*GIVEN INSTRUCTION*:
Everything in the listing below from the line containing "for side_name, side_sign" through the line containing "from mathutils import Matrix, Vector" should be repeated exactly; leave out every other line.
§
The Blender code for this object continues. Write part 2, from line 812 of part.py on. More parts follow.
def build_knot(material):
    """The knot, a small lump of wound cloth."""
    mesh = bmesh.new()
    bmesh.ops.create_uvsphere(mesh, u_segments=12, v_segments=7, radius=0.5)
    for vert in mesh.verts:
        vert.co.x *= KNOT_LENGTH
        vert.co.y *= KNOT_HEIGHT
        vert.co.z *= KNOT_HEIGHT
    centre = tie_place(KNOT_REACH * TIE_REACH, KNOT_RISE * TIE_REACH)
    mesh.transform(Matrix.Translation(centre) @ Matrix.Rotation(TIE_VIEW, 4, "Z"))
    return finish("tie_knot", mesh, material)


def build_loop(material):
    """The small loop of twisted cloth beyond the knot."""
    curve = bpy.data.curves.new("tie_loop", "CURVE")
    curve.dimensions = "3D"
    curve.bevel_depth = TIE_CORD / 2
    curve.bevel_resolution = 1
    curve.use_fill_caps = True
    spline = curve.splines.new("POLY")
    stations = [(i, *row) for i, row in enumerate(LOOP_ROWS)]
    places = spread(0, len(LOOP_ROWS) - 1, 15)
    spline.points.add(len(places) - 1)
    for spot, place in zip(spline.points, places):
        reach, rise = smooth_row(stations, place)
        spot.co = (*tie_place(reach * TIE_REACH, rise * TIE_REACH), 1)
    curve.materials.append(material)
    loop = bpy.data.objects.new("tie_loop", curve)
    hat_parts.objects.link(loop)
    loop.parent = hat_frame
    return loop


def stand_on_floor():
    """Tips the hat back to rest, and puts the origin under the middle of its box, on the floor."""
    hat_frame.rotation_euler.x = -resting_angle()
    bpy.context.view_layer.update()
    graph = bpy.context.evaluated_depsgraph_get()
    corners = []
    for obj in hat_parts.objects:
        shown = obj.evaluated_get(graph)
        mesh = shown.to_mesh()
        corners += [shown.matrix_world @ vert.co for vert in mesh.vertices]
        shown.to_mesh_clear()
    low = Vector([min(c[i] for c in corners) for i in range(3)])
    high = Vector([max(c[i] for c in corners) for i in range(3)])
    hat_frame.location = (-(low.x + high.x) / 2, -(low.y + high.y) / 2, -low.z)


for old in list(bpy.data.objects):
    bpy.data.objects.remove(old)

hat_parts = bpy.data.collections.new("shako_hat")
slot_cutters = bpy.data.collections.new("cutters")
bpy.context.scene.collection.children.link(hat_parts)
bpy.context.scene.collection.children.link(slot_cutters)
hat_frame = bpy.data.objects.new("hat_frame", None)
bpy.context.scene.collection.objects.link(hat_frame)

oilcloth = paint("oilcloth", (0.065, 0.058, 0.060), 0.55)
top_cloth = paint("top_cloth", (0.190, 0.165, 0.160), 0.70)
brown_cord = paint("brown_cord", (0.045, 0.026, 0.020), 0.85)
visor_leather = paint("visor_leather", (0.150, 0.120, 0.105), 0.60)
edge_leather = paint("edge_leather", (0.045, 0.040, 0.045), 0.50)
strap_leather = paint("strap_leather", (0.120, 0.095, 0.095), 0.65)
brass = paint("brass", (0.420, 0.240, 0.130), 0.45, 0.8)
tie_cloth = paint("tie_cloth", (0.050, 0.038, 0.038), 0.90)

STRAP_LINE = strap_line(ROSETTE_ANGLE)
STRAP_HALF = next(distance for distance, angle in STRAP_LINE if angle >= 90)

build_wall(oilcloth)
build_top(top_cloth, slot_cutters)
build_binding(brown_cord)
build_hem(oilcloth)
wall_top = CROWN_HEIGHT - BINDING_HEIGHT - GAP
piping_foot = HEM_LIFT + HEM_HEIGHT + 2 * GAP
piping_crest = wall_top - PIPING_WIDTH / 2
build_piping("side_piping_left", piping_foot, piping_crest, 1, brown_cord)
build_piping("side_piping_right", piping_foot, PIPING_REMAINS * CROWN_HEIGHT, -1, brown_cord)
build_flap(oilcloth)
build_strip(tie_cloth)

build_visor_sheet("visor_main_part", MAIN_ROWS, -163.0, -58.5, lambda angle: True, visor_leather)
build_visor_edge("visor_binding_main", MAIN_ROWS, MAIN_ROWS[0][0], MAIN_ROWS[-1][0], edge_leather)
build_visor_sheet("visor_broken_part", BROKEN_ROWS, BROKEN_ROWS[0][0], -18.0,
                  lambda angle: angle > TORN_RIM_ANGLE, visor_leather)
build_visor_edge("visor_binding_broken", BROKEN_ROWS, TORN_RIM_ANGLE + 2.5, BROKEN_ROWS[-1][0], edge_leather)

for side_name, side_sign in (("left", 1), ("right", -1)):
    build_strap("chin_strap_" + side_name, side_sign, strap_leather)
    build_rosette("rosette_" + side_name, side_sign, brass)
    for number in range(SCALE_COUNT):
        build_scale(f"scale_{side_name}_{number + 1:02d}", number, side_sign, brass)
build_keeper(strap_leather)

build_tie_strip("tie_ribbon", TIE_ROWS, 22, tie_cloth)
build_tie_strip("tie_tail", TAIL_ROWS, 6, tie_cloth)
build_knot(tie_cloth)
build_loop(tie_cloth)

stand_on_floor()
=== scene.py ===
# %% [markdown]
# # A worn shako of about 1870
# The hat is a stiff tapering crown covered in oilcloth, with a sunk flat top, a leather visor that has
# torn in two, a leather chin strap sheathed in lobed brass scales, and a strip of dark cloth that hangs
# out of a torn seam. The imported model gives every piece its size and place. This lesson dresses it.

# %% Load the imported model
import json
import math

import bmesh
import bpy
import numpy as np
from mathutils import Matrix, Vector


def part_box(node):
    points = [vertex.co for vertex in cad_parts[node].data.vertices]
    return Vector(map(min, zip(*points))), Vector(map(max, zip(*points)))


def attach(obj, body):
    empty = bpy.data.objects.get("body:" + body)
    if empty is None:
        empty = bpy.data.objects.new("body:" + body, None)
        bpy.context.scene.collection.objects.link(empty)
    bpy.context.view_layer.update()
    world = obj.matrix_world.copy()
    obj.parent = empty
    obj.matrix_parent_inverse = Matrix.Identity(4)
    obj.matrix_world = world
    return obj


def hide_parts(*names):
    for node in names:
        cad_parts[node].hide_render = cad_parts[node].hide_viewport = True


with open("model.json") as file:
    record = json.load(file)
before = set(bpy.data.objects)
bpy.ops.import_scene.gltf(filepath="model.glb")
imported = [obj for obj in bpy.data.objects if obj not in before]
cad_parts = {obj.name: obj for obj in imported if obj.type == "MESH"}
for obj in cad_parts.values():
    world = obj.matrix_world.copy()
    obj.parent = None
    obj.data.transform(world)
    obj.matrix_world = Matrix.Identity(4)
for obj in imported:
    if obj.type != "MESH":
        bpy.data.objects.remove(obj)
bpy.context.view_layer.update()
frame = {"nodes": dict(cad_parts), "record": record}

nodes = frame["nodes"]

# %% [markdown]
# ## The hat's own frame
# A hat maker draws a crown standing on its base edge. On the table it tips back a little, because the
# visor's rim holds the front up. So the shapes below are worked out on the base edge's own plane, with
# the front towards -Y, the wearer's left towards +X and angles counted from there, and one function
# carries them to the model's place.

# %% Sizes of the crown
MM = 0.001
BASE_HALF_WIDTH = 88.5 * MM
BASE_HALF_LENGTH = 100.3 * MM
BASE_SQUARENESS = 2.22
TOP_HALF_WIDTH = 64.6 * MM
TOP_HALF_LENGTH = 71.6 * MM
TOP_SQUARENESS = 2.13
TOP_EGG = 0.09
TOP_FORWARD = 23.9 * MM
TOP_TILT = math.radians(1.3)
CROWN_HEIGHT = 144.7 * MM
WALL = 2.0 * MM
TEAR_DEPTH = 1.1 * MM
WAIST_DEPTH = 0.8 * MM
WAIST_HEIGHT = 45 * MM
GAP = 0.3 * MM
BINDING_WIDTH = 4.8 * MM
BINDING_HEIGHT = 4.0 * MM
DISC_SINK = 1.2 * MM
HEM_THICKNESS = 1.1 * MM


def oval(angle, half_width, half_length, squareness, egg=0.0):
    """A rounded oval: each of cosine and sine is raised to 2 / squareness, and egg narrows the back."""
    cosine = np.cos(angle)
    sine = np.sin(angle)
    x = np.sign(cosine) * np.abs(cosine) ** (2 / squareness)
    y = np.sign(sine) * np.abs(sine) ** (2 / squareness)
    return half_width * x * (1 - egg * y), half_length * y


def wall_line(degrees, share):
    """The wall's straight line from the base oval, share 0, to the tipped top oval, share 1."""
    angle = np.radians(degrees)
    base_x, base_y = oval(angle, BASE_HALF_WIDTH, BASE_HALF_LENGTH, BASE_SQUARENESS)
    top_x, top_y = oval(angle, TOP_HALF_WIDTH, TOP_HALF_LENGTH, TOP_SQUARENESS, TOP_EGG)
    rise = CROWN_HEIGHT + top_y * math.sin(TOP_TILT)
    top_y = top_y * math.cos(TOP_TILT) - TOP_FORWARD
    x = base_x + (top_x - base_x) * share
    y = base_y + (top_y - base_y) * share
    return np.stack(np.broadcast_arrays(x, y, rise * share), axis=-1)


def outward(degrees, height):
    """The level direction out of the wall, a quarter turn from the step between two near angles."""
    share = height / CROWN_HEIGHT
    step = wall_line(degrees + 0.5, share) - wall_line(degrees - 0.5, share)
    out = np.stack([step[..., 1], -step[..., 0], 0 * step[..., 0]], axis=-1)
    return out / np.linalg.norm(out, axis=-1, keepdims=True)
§
*SOLUTION FOR THIS PROBLEM*:
for side_name, side_sign in (("left", 1), ("right", -1)):
    build_strap("chin_strap_" + side_name, side_sign, strap_leather)
    build_rosette("rosette_" + side_name, side_sign, brass)
    for number in range(SCALE_COUNT):
        build_scale(f"scale_{side_name}_{number + 1:02d}", number, side_sign, brass)
build_keeper(strap_leather)

build_tie_strip("tie_ribbon", TIE_ROWS, 22, tie_cloth)
build_tie_strip("tie_tail", TAIL_ROWS, 6, tie_cloth)
build_knot(tie_cloth)
build_loop(tie_cloth)

stand_on_floor()
=== scene.py ===
# %% [markdown]
# # A worn shako of about 1870
# The hat is a stiff tapering crown covered in oilcloth, with a sunk flat top, a leather visor that has
# torn in two, a leather chin strap sheathed in lobed brass scales, and a strip of dark cloth that hangs
# out of a torn seam. The imported model gives every piece its size and place. This lesson dresses it.

# %% Load the imported model
import json
import math

import bmesh
import bpy
import numpy as np
from mathutils import Matrix, Vector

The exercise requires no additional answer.